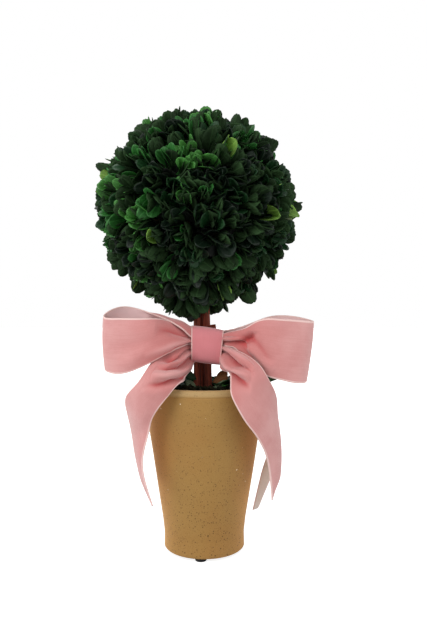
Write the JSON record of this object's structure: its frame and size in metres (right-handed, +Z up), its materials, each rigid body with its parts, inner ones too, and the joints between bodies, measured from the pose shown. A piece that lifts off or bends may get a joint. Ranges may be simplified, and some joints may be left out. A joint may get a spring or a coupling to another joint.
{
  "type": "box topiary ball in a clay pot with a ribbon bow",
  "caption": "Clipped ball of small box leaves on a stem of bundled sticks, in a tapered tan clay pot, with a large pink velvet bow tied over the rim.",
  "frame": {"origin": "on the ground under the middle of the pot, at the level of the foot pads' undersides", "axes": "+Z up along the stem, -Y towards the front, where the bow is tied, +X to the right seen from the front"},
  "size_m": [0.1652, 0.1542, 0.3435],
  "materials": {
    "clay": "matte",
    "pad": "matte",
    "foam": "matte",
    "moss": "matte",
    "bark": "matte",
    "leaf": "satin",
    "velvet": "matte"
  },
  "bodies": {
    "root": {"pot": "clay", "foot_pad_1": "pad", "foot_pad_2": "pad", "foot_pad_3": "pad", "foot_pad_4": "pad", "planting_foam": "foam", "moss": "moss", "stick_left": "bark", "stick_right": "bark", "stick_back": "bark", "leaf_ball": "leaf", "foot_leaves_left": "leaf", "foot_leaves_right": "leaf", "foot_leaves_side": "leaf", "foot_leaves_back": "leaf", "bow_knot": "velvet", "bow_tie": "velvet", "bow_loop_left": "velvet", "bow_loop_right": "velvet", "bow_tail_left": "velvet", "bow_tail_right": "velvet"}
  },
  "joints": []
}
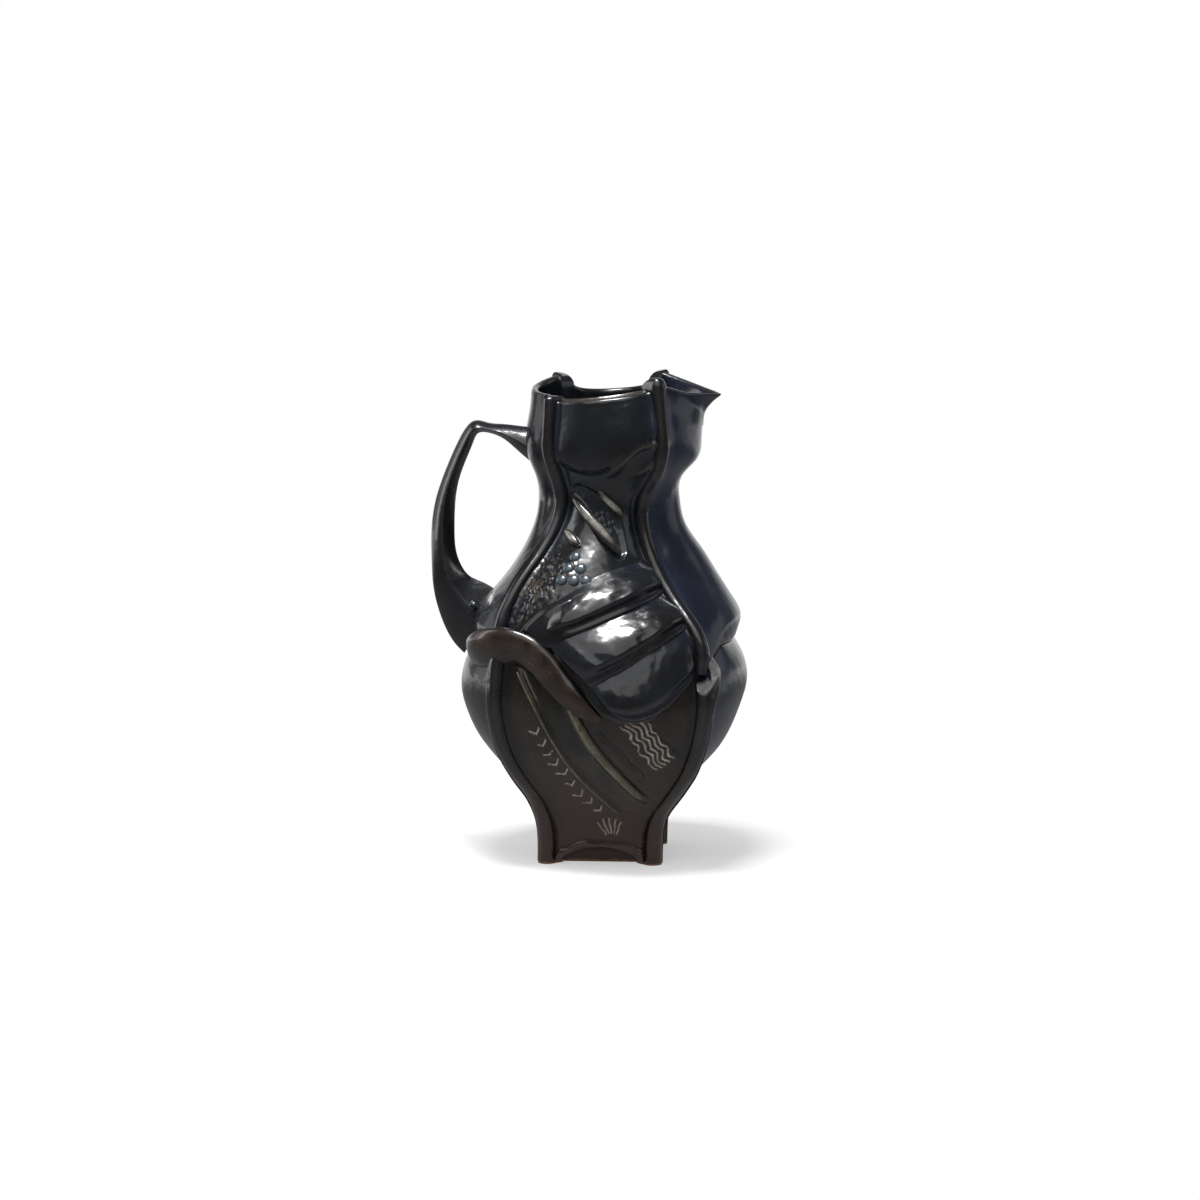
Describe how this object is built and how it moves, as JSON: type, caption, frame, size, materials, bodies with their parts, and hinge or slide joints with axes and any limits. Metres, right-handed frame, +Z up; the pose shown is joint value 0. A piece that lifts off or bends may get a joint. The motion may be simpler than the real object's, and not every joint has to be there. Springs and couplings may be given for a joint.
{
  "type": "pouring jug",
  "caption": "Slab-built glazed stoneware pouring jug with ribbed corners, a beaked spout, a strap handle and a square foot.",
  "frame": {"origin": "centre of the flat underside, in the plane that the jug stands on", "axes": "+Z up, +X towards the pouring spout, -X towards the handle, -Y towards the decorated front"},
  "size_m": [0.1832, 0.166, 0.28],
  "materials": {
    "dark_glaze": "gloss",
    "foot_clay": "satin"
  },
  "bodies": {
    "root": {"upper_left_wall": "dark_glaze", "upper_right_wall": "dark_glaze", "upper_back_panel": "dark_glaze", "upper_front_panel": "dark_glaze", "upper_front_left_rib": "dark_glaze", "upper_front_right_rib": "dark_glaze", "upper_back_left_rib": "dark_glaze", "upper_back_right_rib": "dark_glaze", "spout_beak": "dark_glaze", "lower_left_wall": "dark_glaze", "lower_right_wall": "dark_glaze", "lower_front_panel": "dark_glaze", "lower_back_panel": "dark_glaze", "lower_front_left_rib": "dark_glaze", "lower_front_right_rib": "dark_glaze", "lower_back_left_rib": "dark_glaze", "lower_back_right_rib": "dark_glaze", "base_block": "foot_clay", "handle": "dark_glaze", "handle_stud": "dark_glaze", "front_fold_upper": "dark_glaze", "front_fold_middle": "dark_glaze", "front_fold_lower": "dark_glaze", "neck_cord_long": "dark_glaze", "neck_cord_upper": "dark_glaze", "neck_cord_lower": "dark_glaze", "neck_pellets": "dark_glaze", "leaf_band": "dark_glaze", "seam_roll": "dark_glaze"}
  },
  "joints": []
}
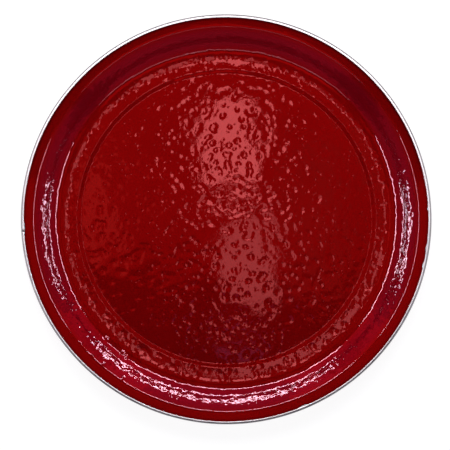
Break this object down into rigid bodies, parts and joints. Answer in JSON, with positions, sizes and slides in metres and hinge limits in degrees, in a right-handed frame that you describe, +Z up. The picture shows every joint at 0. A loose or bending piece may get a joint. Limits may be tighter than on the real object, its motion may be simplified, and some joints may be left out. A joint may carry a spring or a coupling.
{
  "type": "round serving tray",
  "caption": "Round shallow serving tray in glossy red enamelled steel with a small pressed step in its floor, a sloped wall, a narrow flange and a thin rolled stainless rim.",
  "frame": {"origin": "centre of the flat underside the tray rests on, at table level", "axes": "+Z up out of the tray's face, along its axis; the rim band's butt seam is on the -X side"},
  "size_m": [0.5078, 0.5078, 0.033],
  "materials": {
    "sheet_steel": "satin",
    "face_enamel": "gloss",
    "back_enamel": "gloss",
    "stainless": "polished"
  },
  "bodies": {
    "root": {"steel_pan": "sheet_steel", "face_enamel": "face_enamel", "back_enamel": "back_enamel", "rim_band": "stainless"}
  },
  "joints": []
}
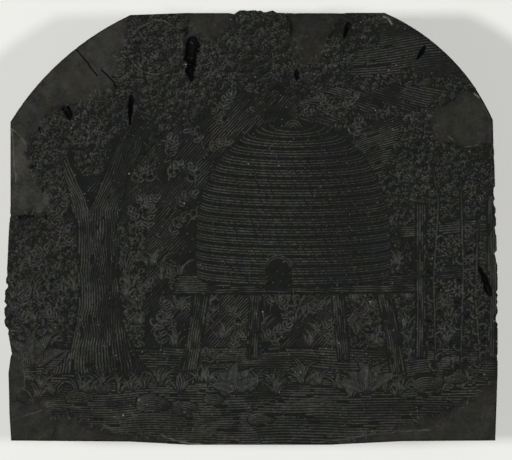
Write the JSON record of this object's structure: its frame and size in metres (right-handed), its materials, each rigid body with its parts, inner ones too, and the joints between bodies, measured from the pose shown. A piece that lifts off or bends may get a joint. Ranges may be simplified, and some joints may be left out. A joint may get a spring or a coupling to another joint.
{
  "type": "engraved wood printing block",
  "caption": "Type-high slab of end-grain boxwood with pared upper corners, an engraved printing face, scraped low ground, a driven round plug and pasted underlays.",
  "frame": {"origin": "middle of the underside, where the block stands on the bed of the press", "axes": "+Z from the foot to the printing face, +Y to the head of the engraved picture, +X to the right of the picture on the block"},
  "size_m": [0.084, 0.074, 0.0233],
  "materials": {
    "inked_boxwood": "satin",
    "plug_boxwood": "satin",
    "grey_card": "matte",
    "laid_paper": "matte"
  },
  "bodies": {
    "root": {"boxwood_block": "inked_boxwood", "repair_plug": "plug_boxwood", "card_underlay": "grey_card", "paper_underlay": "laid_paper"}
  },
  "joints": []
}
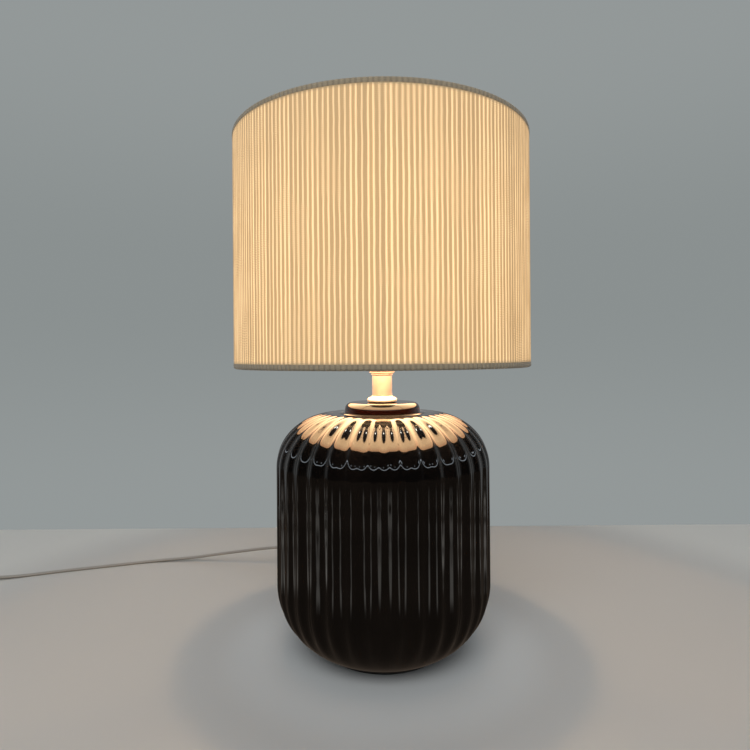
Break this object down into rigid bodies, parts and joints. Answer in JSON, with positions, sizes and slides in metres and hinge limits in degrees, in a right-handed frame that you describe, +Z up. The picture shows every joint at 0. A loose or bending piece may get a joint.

→ What to do: Repeat every line of the data, exactly and in full.

→ Finished exercise:
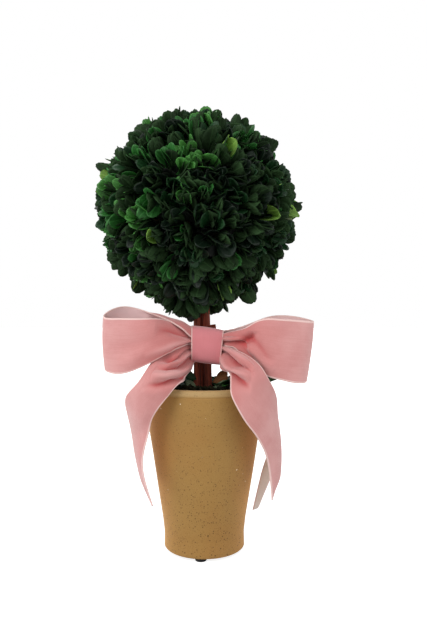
Write the JSON record of this object's structure: its frame and size in metres (right-handed, +Z up), its materials, each rigid body with its parts, inner ones too, and the joints between bodies, measured from the pose shown. A piece that lifts off or bends may get a joint. Ranges may be simplified, and some joints may be left out. A joint may get a spring or a coupling to another joint.
{
  "type": "box topiary ball in a clay pot with a ribbon bow",
  "caption": "Clipped ball of small box leaves on a stem of bundled sticks, in a tapered tan clay pot, with a large pink velvet bow tied over the rim.",
  "frame": {"origin": "on the ground under the middle of the pot, at the level of the foot pads' undersides", "axes": "+Z up along the stem, -Y towards the front, where the bow is tied, +X to the right seen from the front"},
  "size_m": [0.1652, 0.1542, 0.3435],
  "materials": {
    "clay": "matte",
    "pad": "matte",
    "foam": "matte",
    "moss": "matte",
    "bark": "matte",
    "leaf": "satin",
    "velvet": "matte"
  },
  "bodies": {
    "root": {"pot": "clay", "foot_pad_1": "pad", "foot_pad_2": "pad", "foot_pad_3": "pad", "foot_pad_4": "pad", "planting_foam": "foam", "moss": "moss", "stick_left": "bark", "stick_right": "bark", "stick_back": "bark", "leaf_ball": "leaf", "foot_leaves_left": "leaf", "foot_leaves_right": "leaf", "foot_leaves_side": "leaf", "foot_leaves_back": "leaf", "bow_knot": "velvet", "bow_tie": "velvet", "bow_loop_left": "velvet", "bow_loop_right": "velvet", "bow_tail_left": "velvet", "bow_tail_right": "velvet"}
  },
  "joints": []
}
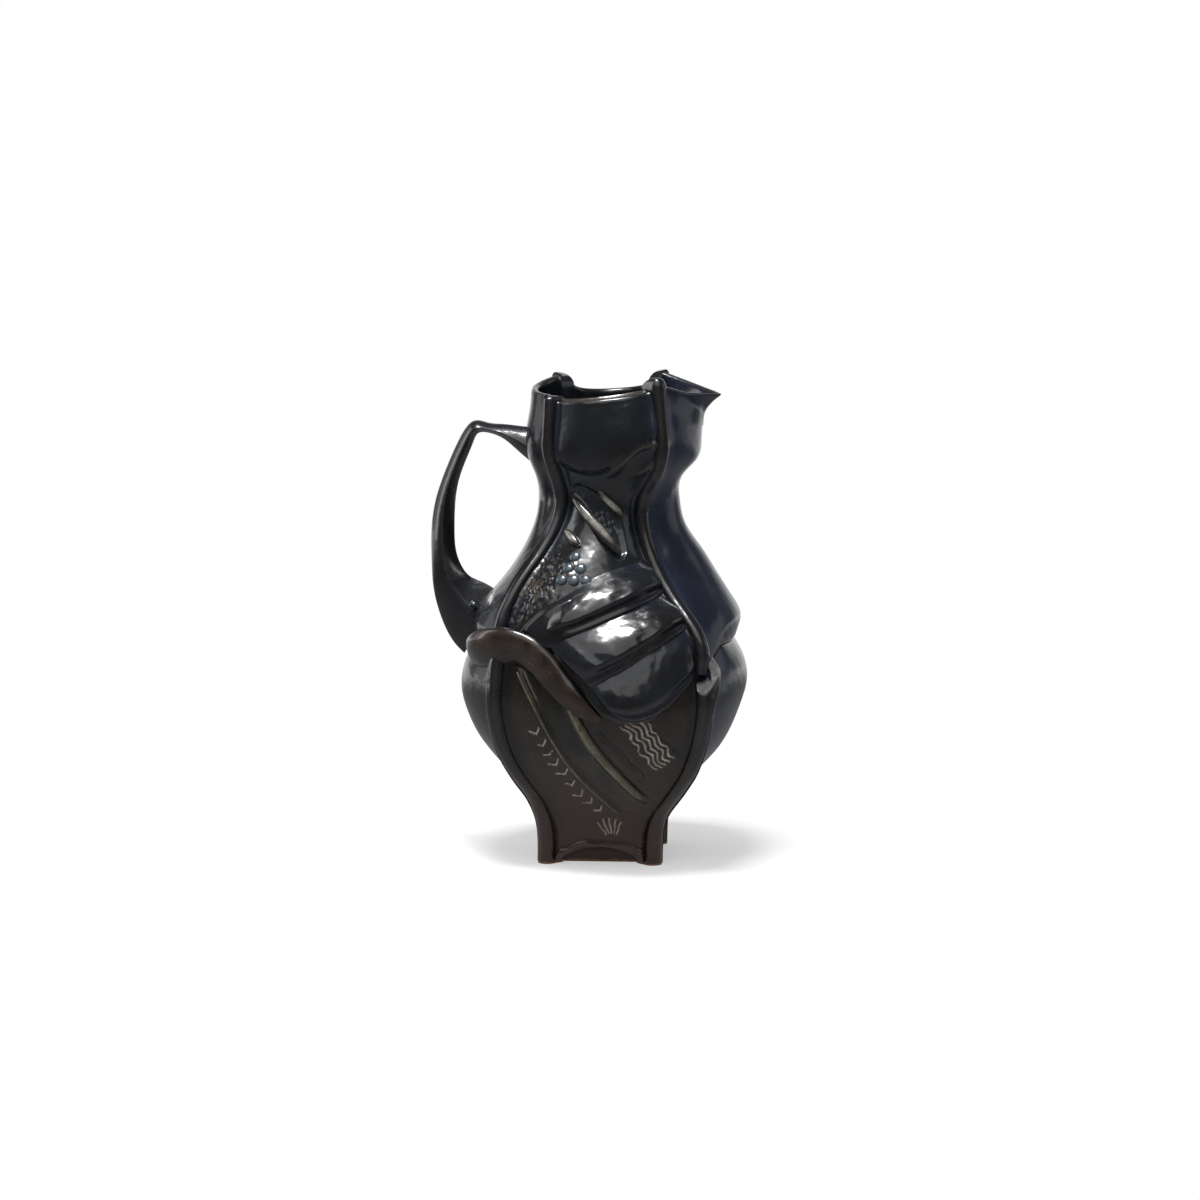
Describe how this object is built and how it moves, as JSON: type, caption, frame, size, materials, bodies with their parts, and hinge or slide joints with axes and any limits. Metres, right-handed frame, +Z up; the pose shown is joint value 0. A piece that lifts off or bends may get a joint. The motion may be simpler than the real object's, and not every joint has to be there. Springs and couplings may be given for a joint.
{
  "type": "pouring jug",
  "caption": "Slab-built glazed stoneware pouring jug with ribbed corners, a beaked spout, a strap handle and a square foot.",
  "frame": {"origin": "centre of the flat underside, in the plane that the jug stands on", "axes": "+Z up, +X towards the pouring spout, -X towards the handle, -Y towards the decorated front"},
  "size_m": [0.1832, 0.166, 0.28],
  "materials": {
    "dark_glaze": "gloss",
    "foot_clay": "satin"
  },
  "bodies": {
    "root": {"upper_left_wall": "dark_glaze", "upper_right_wall": "dark_glaze", "upper_back_panel": "dark_glaze", "upper_front_panel": "dark_glaze", "upper_front_left_rib": "dark_glaze", "upper_front_right_rib": "dark_glaze", "upper_back_left_rib": "dark_glaze", "upper_back_right_rib": "dark_glaze", "spout_beak": "dark_glaze", "lower_left_wall": "dark_glaze", "lower_right_wall": "dark_glaze", "lower_front_panel": "dark_glaze", "lower_back_panel": "dark_glaze", "lower_front_left_rib": "dark_glaze", "lower_front_right_rib": "dark_glaze", "lower_back_left_rib": "dark_glaze", "lower_back_right_rib": "dark_glaze", "base_block": "foot_clay", "handle": "dark_glaze", "handle_stud": "dark_glaze", "front_fold_upper": "dark_glaze", "front_fold_middle": "dark_glaze", "front_fold_lower": "dark_glaze", "neck_cord_long": "dark_glaze", "neck_cord_upper": "dark_glaze", "neck_cord_lower": "dark_glaze", "neck_pellets": "dark_glaze", "leaf_band": "dark_glaze", "seam_roll": "dark_glaze"}
  },
  "joints": []
}
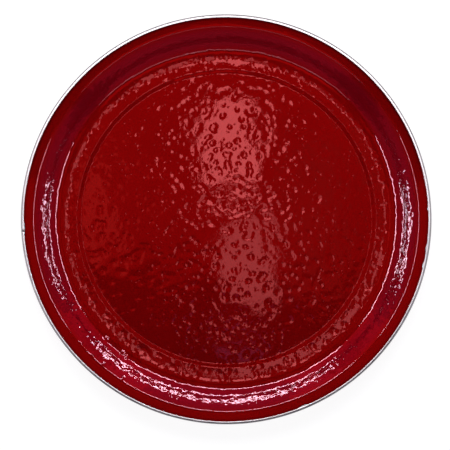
Break this object down into rigid bodies, parts and joints. Answer in JSON, with positions, sizes and slides in metres and hinge limits in degrees, in a right-handed frame that you describe, +Z up. The picture shows every joint at 0. A loose or bending piece may get a joint. Limits may be tighter than on the real object, its motion may be simplified, and some joints may be left out. A joint may carry a spring or a coupling.
{
  "type": "round serving tray",
  "caption": "Round shallow serving tray in glossy red enamelled steel with a small pressed step in its floor, a sloped wall, a narrow flange and a thin rolled stainless rim.",
  "frame": {"origin": "centre of the flat underside the tray rests on, at table level", "axes": "+Z up out of the tray's face, along its axis; the rim band's butt seam is on the -X side"},
  "size_m": [0.5078, 0.5078, 0.033],
  "materials": {
    "sheet_steel": "satin",
    "face_enamel": "gloss",
    "back_enamel": "gloss",
    "stainless": "polished"
  },
  "bodies": {
    "root": {"steel_pan": "sheet_steel", "face_enamel": "face_enamel", "back_enamel": "back_enamel", "rim_band": "stainless"}
  },
  "joints": []
}
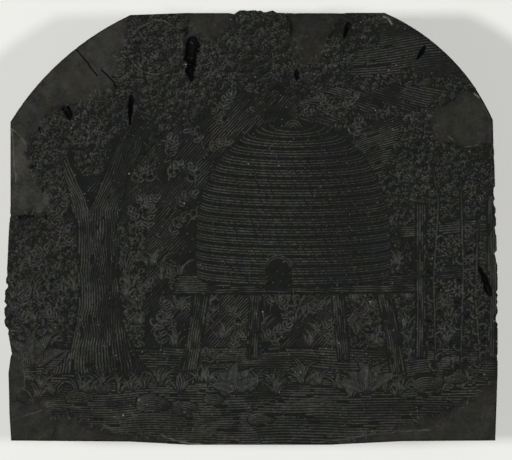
Write the JSON record of this object's structure: its frame and size in metres (right-handed), its materials, each rigid body with its parts, inner ones too, and the joints between bodies, measured from the pose shown. A piece that lifts off or bends may get a joint. Ranges may be simplified, and some joints may be left out. A joint may get a spring or a coupling to another joint.
{
  "type": "engraved wood printing block",
  "caption": "Type-high slab of end-grain boxwood with pared upper corners, an engraved printing face, scraped low ground, a driven round plug and pasted underlays.",
  "frame": {"origin": "middle of the underside, where the block stands on the bed of the press", "axes": "+Z from the foot to the printing face, +Y to the head of the engraved picture, +X to the right of the picture on the block"},
  "size_m": [0.084, 0.074, 0.0233],
  "materials": {
    "inked_boxwood": "satin",
    "plug_boxwood": "satin",
    "grey_card": "matte",
    "laid_paper": "matte"
  },
  "bodies": {
    "root": {"boxwood_block": "inked_boxwood", "repair_plug": "plug_boxwood", "card_underlay": "grey_card", "paper_underlay": "laid_paper"}
  },
  "joints": []
}
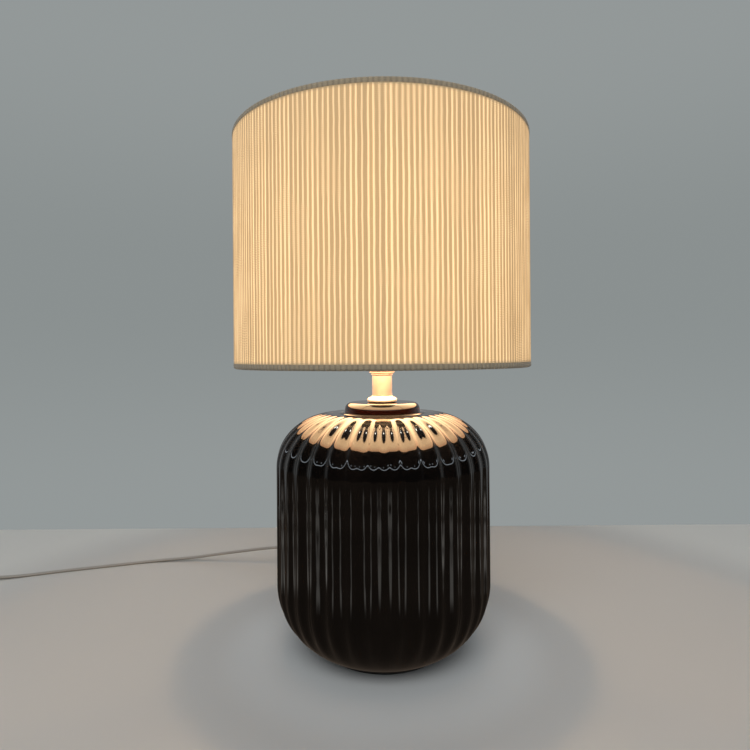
Break this object down into rigid bodies, parts and joints. Answer in JSON, with positions, sizes and slides in metres and hinge limits in degrees, in a right-handed frame that you describe, +Z up. The picture shows every joint at 0. A loose or bending piece may get a joint.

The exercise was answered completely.